◆ WHAT TO DO: Pull out of the data below the stretch of lines bounded by the one containing "rivet_cap(-1);" and the one containing "obj.matrix_parent_inverse = Matrix.Identity(4)", both bounds included, unchanged.

◆ DATA SEGMENT:
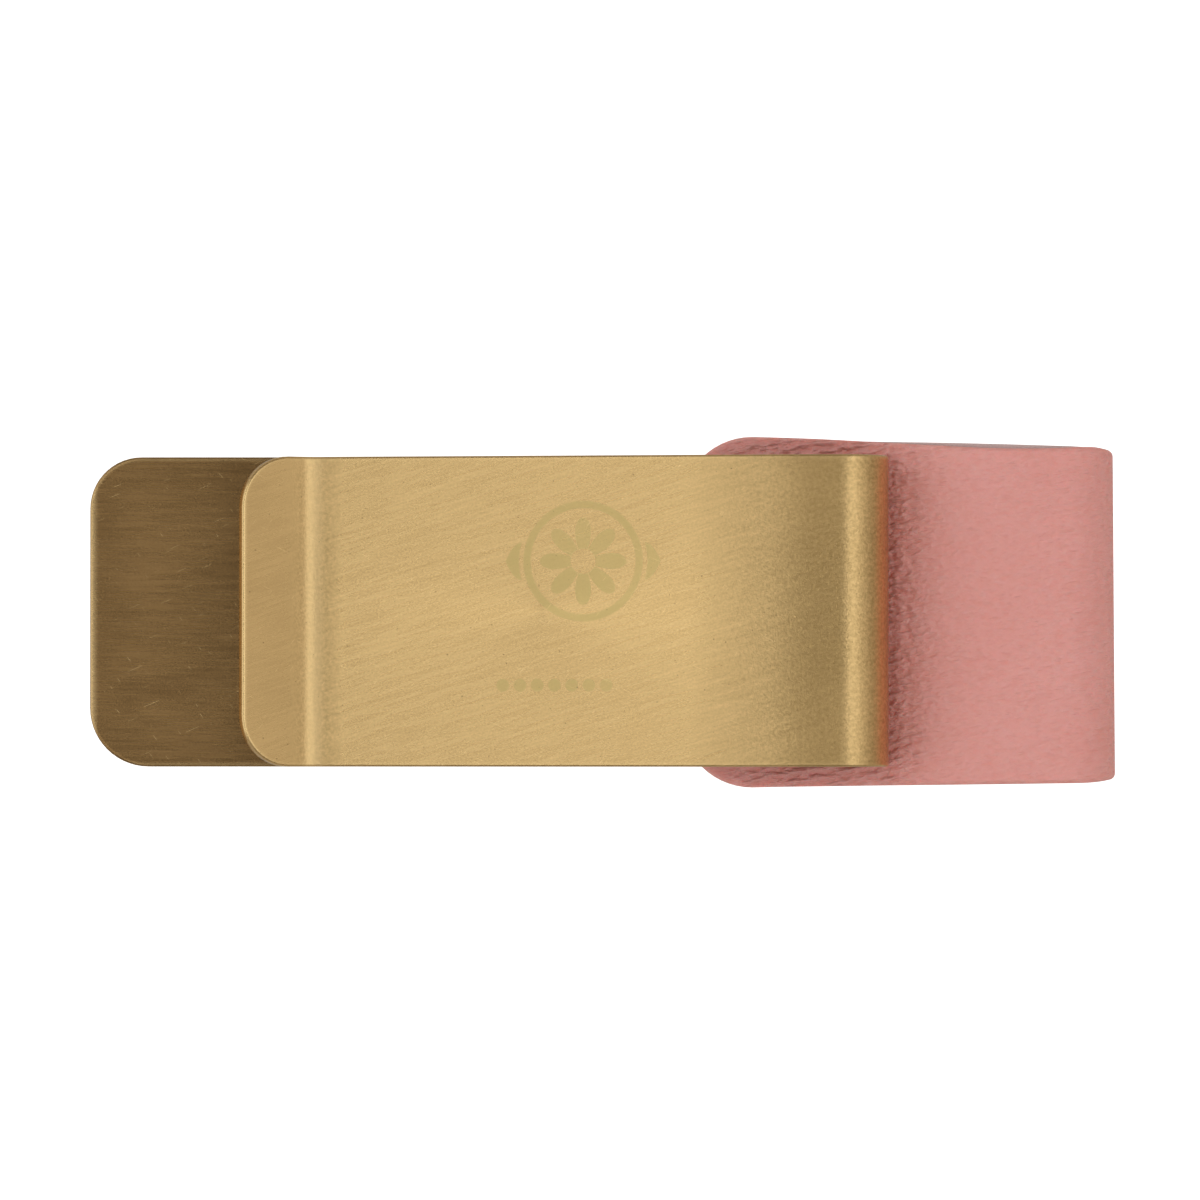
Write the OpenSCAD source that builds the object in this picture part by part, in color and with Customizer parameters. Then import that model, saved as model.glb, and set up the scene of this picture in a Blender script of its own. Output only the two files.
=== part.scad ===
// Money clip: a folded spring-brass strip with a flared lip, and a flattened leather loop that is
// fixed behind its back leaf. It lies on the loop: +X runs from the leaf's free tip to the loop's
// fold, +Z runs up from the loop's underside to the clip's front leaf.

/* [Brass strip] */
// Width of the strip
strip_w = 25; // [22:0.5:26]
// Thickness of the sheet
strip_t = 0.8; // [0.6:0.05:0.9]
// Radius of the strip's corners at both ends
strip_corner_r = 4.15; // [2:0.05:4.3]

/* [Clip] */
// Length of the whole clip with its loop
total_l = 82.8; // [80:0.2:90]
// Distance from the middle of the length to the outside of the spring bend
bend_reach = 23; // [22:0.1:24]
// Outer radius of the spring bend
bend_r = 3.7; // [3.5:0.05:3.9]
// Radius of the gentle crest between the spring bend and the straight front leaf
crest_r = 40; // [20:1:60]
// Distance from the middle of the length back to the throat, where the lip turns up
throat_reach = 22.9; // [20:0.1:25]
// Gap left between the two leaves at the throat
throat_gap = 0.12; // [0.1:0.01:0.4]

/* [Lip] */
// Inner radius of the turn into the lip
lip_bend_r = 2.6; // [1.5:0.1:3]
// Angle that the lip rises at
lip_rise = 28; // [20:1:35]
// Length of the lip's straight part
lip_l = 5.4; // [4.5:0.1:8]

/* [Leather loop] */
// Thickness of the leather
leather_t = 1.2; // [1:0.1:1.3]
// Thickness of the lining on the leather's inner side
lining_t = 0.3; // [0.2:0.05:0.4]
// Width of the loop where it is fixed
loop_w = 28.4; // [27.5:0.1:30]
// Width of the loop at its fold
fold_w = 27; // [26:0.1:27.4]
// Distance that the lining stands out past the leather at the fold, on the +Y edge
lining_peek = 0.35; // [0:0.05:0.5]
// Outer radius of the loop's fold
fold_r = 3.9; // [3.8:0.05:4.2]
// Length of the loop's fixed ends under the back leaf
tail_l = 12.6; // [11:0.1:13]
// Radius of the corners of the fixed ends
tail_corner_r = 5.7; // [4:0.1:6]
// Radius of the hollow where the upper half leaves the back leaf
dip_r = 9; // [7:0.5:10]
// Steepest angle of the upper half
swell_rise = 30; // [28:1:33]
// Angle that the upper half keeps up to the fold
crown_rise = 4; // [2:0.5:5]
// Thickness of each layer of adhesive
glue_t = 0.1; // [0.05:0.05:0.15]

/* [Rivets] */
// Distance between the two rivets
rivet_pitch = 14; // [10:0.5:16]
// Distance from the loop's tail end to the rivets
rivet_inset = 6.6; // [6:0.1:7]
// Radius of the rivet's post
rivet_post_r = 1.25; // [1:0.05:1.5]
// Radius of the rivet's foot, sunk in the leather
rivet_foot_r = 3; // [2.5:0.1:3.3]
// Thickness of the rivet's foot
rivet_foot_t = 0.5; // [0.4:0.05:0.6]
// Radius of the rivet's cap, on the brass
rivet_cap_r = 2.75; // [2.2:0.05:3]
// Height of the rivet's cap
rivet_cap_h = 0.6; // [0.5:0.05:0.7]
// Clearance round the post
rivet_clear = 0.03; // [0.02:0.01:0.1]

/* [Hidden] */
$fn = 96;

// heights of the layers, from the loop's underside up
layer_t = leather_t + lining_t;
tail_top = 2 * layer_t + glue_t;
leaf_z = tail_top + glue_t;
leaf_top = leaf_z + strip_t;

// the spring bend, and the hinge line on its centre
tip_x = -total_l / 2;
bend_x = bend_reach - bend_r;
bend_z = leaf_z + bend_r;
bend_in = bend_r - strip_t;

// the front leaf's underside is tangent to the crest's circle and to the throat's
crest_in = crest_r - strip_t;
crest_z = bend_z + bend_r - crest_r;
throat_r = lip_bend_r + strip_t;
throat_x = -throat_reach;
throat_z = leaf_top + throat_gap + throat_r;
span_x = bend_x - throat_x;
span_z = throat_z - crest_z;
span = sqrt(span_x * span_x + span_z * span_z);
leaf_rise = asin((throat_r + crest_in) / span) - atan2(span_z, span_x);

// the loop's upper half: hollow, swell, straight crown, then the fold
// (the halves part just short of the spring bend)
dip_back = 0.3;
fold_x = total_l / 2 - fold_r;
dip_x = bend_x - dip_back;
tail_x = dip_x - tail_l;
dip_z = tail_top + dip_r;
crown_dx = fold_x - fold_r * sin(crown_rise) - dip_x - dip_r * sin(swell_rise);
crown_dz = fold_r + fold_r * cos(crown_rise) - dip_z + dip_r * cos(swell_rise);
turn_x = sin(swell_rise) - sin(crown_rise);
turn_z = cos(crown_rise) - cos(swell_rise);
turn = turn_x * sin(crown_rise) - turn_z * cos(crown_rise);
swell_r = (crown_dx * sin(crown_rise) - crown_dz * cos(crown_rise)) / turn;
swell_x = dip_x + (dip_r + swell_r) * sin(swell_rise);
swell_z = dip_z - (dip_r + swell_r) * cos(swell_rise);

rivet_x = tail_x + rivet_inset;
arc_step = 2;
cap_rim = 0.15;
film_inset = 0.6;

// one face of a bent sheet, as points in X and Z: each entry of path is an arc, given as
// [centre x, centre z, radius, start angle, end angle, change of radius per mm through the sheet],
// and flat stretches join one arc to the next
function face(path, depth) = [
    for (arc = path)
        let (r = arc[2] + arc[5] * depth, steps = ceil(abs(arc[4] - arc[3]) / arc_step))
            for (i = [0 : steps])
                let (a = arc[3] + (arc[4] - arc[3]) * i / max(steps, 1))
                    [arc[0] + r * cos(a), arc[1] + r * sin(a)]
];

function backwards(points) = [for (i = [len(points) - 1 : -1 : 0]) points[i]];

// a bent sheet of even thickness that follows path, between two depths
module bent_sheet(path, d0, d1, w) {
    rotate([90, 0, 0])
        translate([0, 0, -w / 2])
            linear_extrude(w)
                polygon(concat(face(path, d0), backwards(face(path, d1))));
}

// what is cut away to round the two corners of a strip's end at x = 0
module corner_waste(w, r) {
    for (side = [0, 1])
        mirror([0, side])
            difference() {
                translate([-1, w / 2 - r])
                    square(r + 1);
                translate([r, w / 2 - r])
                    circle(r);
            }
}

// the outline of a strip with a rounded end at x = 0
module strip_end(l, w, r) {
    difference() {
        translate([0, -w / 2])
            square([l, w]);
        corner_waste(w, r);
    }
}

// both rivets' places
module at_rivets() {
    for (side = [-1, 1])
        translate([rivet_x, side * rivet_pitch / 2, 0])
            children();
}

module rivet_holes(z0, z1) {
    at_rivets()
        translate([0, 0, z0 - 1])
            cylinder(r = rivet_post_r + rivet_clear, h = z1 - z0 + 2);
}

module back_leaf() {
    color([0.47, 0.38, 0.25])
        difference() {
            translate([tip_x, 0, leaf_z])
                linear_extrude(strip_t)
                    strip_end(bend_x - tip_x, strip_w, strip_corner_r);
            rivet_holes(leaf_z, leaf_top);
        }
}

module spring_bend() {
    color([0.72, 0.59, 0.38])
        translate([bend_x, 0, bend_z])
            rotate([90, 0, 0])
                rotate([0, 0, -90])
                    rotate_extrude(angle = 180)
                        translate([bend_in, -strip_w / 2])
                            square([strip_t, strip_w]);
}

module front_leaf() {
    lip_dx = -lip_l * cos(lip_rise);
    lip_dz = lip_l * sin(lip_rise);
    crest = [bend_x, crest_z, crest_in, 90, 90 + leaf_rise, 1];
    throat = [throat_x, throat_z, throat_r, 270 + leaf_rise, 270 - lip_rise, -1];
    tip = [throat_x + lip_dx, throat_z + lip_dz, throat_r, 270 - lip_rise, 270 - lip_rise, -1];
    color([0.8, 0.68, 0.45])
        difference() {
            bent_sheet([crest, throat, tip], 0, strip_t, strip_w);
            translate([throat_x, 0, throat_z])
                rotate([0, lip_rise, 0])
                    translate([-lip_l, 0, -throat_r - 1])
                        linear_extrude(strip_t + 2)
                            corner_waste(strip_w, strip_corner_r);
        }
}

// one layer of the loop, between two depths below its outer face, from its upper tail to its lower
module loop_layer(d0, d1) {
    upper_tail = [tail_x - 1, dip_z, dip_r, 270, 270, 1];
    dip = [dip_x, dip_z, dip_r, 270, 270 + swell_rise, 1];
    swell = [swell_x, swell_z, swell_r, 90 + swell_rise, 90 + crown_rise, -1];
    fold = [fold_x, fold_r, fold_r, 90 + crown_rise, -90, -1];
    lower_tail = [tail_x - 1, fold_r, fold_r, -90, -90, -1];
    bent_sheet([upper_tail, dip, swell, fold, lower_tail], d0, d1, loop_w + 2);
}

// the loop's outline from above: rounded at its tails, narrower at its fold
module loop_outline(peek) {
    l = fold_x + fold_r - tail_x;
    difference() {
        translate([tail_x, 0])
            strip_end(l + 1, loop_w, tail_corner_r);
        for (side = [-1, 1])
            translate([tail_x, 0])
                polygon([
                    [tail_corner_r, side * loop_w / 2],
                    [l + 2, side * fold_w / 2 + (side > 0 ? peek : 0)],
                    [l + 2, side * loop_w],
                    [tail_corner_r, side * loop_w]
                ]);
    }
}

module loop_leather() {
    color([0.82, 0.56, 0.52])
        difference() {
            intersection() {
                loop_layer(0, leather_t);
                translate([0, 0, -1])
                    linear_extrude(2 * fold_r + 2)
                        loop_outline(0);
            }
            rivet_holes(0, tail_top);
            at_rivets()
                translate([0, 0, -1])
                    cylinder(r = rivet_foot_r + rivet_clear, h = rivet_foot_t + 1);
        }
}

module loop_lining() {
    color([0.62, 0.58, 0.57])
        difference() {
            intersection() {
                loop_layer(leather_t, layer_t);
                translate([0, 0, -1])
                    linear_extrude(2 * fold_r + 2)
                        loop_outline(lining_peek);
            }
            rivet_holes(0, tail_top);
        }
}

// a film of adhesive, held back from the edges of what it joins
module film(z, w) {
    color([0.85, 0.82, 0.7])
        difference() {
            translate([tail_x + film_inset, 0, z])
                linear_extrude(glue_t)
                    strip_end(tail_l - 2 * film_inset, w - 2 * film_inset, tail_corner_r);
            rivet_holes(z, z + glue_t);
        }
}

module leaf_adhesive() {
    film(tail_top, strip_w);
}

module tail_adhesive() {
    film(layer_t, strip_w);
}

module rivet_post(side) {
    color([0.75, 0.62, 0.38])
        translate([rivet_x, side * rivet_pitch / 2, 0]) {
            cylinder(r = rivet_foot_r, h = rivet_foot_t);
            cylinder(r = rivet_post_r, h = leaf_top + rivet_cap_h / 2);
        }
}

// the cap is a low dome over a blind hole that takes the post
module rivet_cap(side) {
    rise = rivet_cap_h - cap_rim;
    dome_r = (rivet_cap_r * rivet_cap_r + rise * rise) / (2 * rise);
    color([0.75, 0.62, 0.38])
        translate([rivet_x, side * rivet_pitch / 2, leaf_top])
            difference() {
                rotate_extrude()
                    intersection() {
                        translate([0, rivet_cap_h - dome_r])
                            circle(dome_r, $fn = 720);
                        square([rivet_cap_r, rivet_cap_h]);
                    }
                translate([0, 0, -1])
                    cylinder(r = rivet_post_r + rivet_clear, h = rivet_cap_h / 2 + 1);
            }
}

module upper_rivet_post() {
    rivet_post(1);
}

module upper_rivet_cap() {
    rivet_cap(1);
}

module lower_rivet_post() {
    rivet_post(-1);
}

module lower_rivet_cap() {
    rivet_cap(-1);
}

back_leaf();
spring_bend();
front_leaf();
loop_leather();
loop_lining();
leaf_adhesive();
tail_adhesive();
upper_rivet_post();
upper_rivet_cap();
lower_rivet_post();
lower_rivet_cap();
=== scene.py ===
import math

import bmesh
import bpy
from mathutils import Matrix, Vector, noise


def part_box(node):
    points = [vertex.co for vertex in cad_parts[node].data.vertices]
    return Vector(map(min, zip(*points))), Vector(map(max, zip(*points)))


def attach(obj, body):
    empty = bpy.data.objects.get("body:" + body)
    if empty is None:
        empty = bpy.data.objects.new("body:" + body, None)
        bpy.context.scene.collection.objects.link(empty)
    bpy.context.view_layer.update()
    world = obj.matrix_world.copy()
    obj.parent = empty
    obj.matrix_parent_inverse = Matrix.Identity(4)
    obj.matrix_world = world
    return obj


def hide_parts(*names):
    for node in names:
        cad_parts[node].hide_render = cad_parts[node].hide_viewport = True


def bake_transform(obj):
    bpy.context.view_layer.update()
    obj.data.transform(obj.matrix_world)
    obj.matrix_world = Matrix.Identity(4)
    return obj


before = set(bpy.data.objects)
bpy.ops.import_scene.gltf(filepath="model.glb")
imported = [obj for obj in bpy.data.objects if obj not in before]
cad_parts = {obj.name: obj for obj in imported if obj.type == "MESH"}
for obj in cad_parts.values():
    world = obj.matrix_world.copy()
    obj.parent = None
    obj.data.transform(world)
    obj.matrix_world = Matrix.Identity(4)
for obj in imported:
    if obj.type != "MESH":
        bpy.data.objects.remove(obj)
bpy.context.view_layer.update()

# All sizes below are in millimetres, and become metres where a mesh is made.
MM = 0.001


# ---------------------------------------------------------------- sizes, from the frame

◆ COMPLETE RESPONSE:
    rivet_cap(-1);
}

back_leaf();
spring_bend();
front_leaf();
loop_leather();
loop_lining();
leaf_adhesive();
tail_adhesive();
upper_rivet_post();
upper_rivet_cap();
lower_rivet_post();
lower_rivet_cap();
=== scene.py ===
import math

import bmesh
import bpy
from mathutils import Matrix, Vector, noise


def part_box(node):
    points = [vertex.co for vertex in cad_parts[node].data.vertices]
    return Vector(map(min, zip(*points))), Vector(map(max, zip(*points)))


def attach(obj, body):
    empty = bpy.data.objects.get("body:" + body)
    if empty is None:
        empty = bpy.data.objects.new("body:" + body, None)
        bpy.context.scene.collection.objects.link(empty)
    bpy.context.view_layer.update()
    world = obj.matrix_world.copy()
    obj.parent = empty
    obj.matrix_parent_inverse = Matrix.Identity(4)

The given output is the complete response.